Roberts covered his license plate on Sunday, as did several members of his congregation, but state troopers took down their vehicle identification numbers instead, the Journal reported.
Sgt. Josh Lawson of the Kentucky State Police said that there have been no additional violations of the statewide order, noting that several drive-in services that took place around the state “were specifically mentioned by the governor as being allowed.”
“This is a time and weekend, a whole week for multiple faiths, that is about faith. It’s about knowing we have faced as people—as Christians, as Jews, as members of many faiths—many difficult, dark times, and we have prevailed,” Gov. Beshear said on Friday. “We know that the weeks or the months ahead will be difficult. We know that there are going to be tougher days before there are easier days.”

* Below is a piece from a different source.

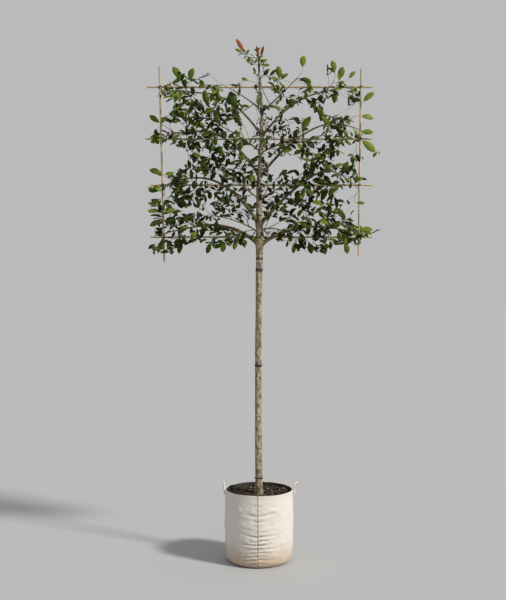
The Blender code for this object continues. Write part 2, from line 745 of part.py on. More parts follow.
class Growth:
    """One mass as it grows: its solids, and the wood that new twigs can start from."""

    def __init__(self, name, clearance):
        self.rng = random.Random(f"{SEED}:{name}")
        self.planes = space_planes(name)
        self.clearance = clearance
        self.solids = []
        self.trees = []
        self.twigs = []
        self.skeleton = []
        self.filled = []
        self.phase = self.rng.uniform(0, math.tau)

    def add_solid(self, shape, tree):
        self.solids.append(shape)
        self.trees.append(tree)

    def crosses(self, tree, parent):
        """Whether a new solid would cut any solid but the one it grows from."""
        return any(tree.overlap(other) for k, other in enumerate(self.trees) if k != parent)

    def add_stem(self, name):
        points, radii = stem_path(name)
        shape = tube(points, radii, 3)
        self.add_solid(shape, BVHTree.FromPolygons(*shape))
        self.skeleton += skeleton_of(points, radii, 2, 0)
        self.filled += points[2:]
        self.twigs.append((points, 0, None))

    def emptiest_point(self):
        """Of several random points in the space, the one farthest from all that has grown."""
        weight = np.array((1.0, DEPTH_WEIGHT, 1.0))
        filled = np.array([tuple(point) for point in self.filled]) * weight
        best, best_score = None, -1.0
        for _ in range(TARGET_TRIES):
            point = random_point(self.planes, self.rng)
            if point is None:
                continue
            score = np.linalg.norm(filled - point * weight, axis=1).min()
            if score > best_score:
                best, best_score = Vector(point), score
        return best

    def add_twig(self, target, heading=None, end_leaf=None):
        """A twig to the target from the first place that lets it through."""
        for start, direction, radius, parent in best_starts(target, self.skeleton):
            reach = (target - start).length
            if heading is None:
                control = start + direction * (TWIG_LEAD * reach) + Vector((0, 0, TWIG_RISE * reach))
            else:
                angle = math.radians(heading)
                tip_way = Vector((math.sin(angle), 0.0, math.cos(angle)))
                control = target - tip_way * min(0.4 * reach, SHOOT_BEND)
            twig = curve_points(start, control, target, TWIG_RINGS)
            root = min(TWIG_ROOT_RADIUS, radius * TWIG_SHARE)
            if self.place_twig(twig, root, parent, end_leaf):
                tip = target + (target - control).normalized() * LEAF_LENGTH / 2
                self.filled += twig[1:] + [tip]
                return

    def place_twig(self, twig, root, parent, end_leaf):
        """Add the twig if it stays in the space, off the limbs and off the other twigs."""
        samples = twig_samples(twig)
        if not inside(self.planes, samples, TWIG_EDGE):
            return False
        if not self.clearance.free(samples[3:], TWIG_ROOT_RADIUS + LIMB_MARGIN):
            return False
        radii = [float(r) for r in np.linspace(root, TWIG_TIP_RADIUS, TWIG_RINGS)]
        shape = tube(twig, radii, 3, self.rng.uniform(0, math.tau))
        tree = BVHTree.FromPolygons(*shape)
        if self.crosses(tree, parent):
            return False
        number = len(self.solids)
        self.skeleton += skeleton_of(twig, radii, 1, number)
        self.twigs.append((twig, number, end_leaf))
        self.add_solid(shape, tree)
        return True

    def add_leaf(self, base, direction, length, parent):
        shape = leaf_shape(base, direction, leaf_facing(direction, self.rng), length)
        if not inside(self.planes, shape[0]):
            return False
        if not self.clearance.free(leaf_samples(shape[0]), LIMB_MARGIN):
            return False
        tree = BVHTree.FromPolygons(*shape)
        if self.crosses(tree, parent):
            return False
        self.add_solid(shape, tree)
        return True

    def dress_twig(self, twig, parent, end_leaf=None):
        """Leaves along one twig; a leaf that doesn't fit is tried again, turned and smaller."""
        for base, tangent, outward in leaf_places(twig, LEAF_STEP, self.phase)[:LEAVES_PER_TWIG]:
            length = LEAF_LENGTH + self.rng.uniform(-1, 1) * LEAF_LENGTH_SPREAD
            for attempt in range(LEAF_TRIES):
                if outward is None:
                    way = tilted(tangent, TIP_TILT * attempt, self.rng)
                    size = end_leaf or length
                else:
                    turn = Matrix.Rotation(self.rng.uniform(-1, 1) * attempt, 3, tangent)
                    spread = math.radians(LEAF_SPREAD_ANGLE + self.rng.uniform(-14, 14))
                    way = tangent * math.cos(spread) + (turn @ outward) * math.sin(spread)
                    size = length
                if self.add_leaf(base, way.normalized(), size * LEAF_SHRINK ** attempt, parent):
                    break


def tilted(direction, degrees, rng):
    side = direction.orthogonal().normalized()
    side = Matrix.Rotation(rng.uniform(0, math.tau), 3, direction) @ side
    return direction * math.cos(math.radians(degrees)) + side * math.sin(math.radians(degrees))


def grow_mass(name, clearance):
    """The solids of one mass: its stem, twigs into whatever space is emptiest, then leaves."""
    growth = Growth(name, clearance)
    growth.add_stem(name)
    for mass, tip, heading, length in SHOOTS:
        if mass == name:
            growth.add_twig(Vector(tip), heading, length)
    for _ in range(TWIG_TRIES):
        target = growth.emptiest_point()
        if target is not None and len(growth.twigs) < TWIGS_PER_MASS:
            growth.add_twig(target)
    for twig, number, end_leaf in reversed(growth.twigs):
        if len(growth.solids) - len(growth.twigs) < LEAVES_PER_MASS:
            growth.dress_twig(twig, number, end_leaf)
    return growth.solids, len(growth.twigs)


# --- foliage: one body per mass ---------------------------------------------------------
def keep_largest_body(thing):
    """Drop loose scraps and the walls of sealed hollows: only the largest body stays."""
    mesh = thing.data
    links = [[] for _ in mesh.vertices]
    for edge in mesh.edges:
        a, b = edge.vertices
        links[a].append(b)
        links[b].append(a)
    body = [-1] * len(mesh.vertices)
    sizes = []
    for first in range(len(body)):
        if body[first] >= 0:
            continue
        body[first] = len(sizes)
        stack = [first]
        count = 0
        while stack:
            vertex = stack.pop()
            count += 1
            for other in links[vertex]:
                if body[other] < 0:
                    body[other] = len(sizes)
                    stack.append(other)
        sizes.append(count)
    if len(sizes) < 2:
        return
    largest = sizes.index(max(sizes))
    keep = [i for i, number in enumerate(body) if number == largest]
    index = {old: new for new, old in enumerate(keep)}
    vertices = [tuple(mesh.vertices[i].co) for i in keep]
    faces = [tuple(index[v] for v in face.vertices) for face in mesh.polygons
             if body[face.vertices[0]] == largest]
    fresh = bpy.data.meshes.new(mesh.name)
    fresh.from_pydata(vertices, [], faces)
    for material in mesh.materials:
        fresh.materials.append(material)
    thing.data = fresh
    bpy.data.meshes.remove(mesh)


def fuse(name, solids, material):
    """One Boolean union of the first solid with a collection of all the others."""
    body = add_object(name, solids[0], material)
    group = bpy.data.collections.new(name + "_pieces")
    bpy.context.scene.collection.children.link(group)
    for number, shape in enumerate(solids[1:]):
        piece = add_object(f"piece_{number}", shape, material)
        bpy.context.scene.collection.objects.unlink(piece)
        group.objects.link(piece)
    join = body.modifiers.new("join", "BOOLEAN")
    join.operation = "UNION"
    join.operand_type = "COLLECTION"
    join.solver = "EXACT"
    join.collection = group
    apply_modifiers(body)
    for piece in list(group.objects):
        bpy.data.objects.remove(piece, do_unlink=True)
    bpy.data.collections.remove(group)
    keep_largest_body(body)
    return body


def make_mass(name, clearance, cutter, material):
    solids, wood = grow_mass(name, clearance)
    body = fuse(name, solids, material)
    if not isinstance(MASSES[name][1], str):
        cut_from(body, cutter)
        keep_largest_body(body)
    return len(solids) - wood, wood


# --- the whole object -------------------------------------------------------------------
def main():
    clear_scene()
    materials = {name: make_material(name) for name in COLOURS}
    make_bag(materials["canvas"])
    make_lining(materials["lining"])
    make_soil(materials["soil"])
    make_rope_loop("handle_left", -1, LOOP_TWIST_LEFT, materials["rope"])
    make_rope_loop("handle_right", 1, LOOP_TWIST_RIGHT, materials["rope"])
    add_object("trunk", trunk_shape(foot=GAP), materials["bark"])
    make_canes(materials["bamboo"])
    make_ties(materials["tie"])
    make_bands(materials["tie"])
    cutter = add_object("trunk_clearance", trunk_shape(grow=GAP), materials["bark"])
    for name in BOUGHS:
        make_bough(name, cutter, materials["bark"])
    clearance = Clearance(limb_segments())
    total = 0
    for name in MASSES:
        kind = "new_leaf" if name == "foliage_5_leader" else "leaf"
        leaves, twigs = make_mass(name, clearance, cutter, materials[kind])
        total += leaves
        print(name, "leaves", leaves, "twigs", twigs)
    print("leaves in all", total)
    bpy.data.objects.remove(cutter, do_unlink=True)


main()
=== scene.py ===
"""Potted espalier photinia: bark, leaves, canes, canvas bag and soil over the fixed frame."""

import math
import random

import bmesh
import bpy
import numpy as np
from mathutils import Matrix, Vector, noise
from mathutils.bvhtree import BVHTree


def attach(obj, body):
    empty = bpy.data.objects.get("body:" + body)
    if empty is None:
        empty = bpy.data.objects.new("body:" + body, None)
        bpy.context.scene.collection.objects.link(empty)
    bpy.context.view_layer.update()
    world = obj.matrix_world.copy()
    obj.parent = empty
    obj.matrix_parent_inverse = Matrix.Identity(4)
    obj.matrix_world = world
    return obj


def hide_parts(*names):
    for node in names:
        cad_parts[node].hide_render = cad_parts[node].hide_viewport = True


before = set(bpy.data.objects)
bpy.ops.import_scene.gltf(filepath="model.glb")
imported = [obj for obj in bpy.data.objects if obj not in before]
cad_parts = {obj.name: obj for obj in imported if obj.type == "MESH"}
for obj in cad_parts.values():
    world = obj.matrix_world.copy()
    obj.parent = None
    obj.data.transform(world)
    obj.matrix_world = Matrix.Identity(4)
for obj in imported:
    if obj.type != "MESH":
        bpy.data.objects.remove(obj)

bl_info = {
    "name": "Potted espalier photinia",
    "version": (1, 0, 0),
    "blender": (4, 5, 0),
    "location": "View3D > Sidebar > Espalier",
    "description": "Dresses the frame of a potted, trained evergreen tree",
    "category": "Object",
}

SEED = 4127
GOLDEN_ANGLE = math.radians(137.5)

# --- bag, as in the frame ---------------------------------------------------------------
BAG_RADII = ((0.038, 0.1905), (0.10, 0.1945), (0.21, 0.1970), (0.32, 0.1960), (0.405, 0.1925))
BAG_HEIGHT = BAG_RADII[-1][0]
BAG_CORNER = BAG_RADII[0][0]
BAG_FLOOR_RADIUS = BAG_RADII[0][1] - BAG_CORNER
BAG_SIDES = 300
BAG_CUTS = 190
SEAM_DETAIL = 0.32      # how much closer the wall's sides stand near its two seams
CORNER_SHARE = 0.14     # share of the wall's rings that go round the lower edge
CLOTH = 0.0026
CLOTH_DEPTH = 0.318     # the canvas reaches down inside to this height, under the soil
CLOTH_SINK = 0.0012     # the canvas's outside lies this far inside the frame's wall
HEM_DEPTH = 0.018
STITCH_FOOT = 0.034     # the seams' first stitch
STITCH_PITCH = 0.0090
STITCH_LENGTH = 0.0048
HEM_STITCHES = 150
SEAM_ANGLE = math.radians(-92.3)
SEAMS = ((SEAM_ANGLE, 1.0), (SEAM_ANGLE + math.pi, 0.8))    # angle, depth of the creases
SEAM_SPAN = 0.28        # creases reach no farther from a seam, along the cloth
LINING_TOP = 0.4045
LINING_FOOT = 0.330
LINING_INSET = 0.0056   # from the bag's outside
SOIL_TOP = 0.373
ROPE_RADIUS = 0.0042
ROPE_STEPS = 120
ROPE_TURNS = 9
LOOP_WIDTH = 0.036
LOOP_HEIGHT = 0.066
LOOP_FOOT = 0.376
LOOP_TWIST = {-1: 0.008, 1: 0.032}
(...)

Beshear also said that anyone who holds in-person Easter services would be charged with a misdemeanor violation of the governor’s statewide order.
With at least 316 million Americans under orders to stay at home to mitigate the spread of the coronavirus, governors have been at odds with some religious leaders who were defiant in their determination to celebrate Easter with their congregations.
Reverend Tony Spell, a pastor of the evangelical Life Tabernacle Church in Louisiana, told Reuters that “Satan and a virus will not stop us,” and vowed to hold his service on Sunday despite Gov. John Bel Edwards’ statewide stay-at-home order. The pastor said he expected over 2,000 worshippers to attend.
“We are not afraid. We are called by God to stand against the Antichrist creeping into America’s borders. We will spread the Gospel,” Spell told Reuters.
Central Police Department Chief Roger Corcoran told The Washington Post that he waited outside the megachurch and said that roughly 330 people attended Spell’s Sunday service. “No one has advised him he couldn’t hold church,” Corcoran reportedly said. “It’s been suggested he do it a different way, just like every other church in the nation, by social media and live stream.”